What is one of the biggest challenges you see in Special Education as it pertains to student success?
As the supervisor for Specialized Programs that serve students with autism spectrum disorders, intellectual disabilities, and students with significant intellectual and physical disabilities, I was always looking for any program or instructional curriculum that addressed the diverse needs. I heard about Vizzle at a conference and worked with the representative to start a pilot program with twenty teachers working with elementary students. Back then, most of the activities were designed more for younger students. A few teachers used Vizzle and at the beginning of each school year, those few teachers would want a promise that they would continue to have access to Vizzle.
One of the issues with teaching students who have the most significant cognitive disabilities is that their parents want them to have instruction comparable to the instruction of their non-disabled peers. That included homework. Homework gives them a glimpse of what is being taught to their children. Most of the instruction being delivered to the students in Specialized Programs is direct instruction and involves little paper and pencil activities.
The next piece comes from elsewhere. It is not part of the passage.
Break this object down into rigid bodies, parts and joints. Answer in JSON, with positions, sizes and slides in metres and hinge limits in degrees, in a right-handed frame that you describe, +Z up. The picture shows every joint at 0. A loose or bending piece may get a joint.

However, I understood homework was important to the parents and had no problem with teachers sending some paper-based activities (worksheets) home.
How did Vizzle help you get more parent involvement with students on IEP’s?
In my opinion, one of the selling points was the ability for students to log in from home and have access to their assigned activities. Parents were thrilled at this feature. The success of having parents use Vizzle to help reinforce their child’s IEP skills was dependent upon the teachers sending home the letter to the parents and then the parents having a way to access the program. Each year participation increased, and parents had access to “homework.”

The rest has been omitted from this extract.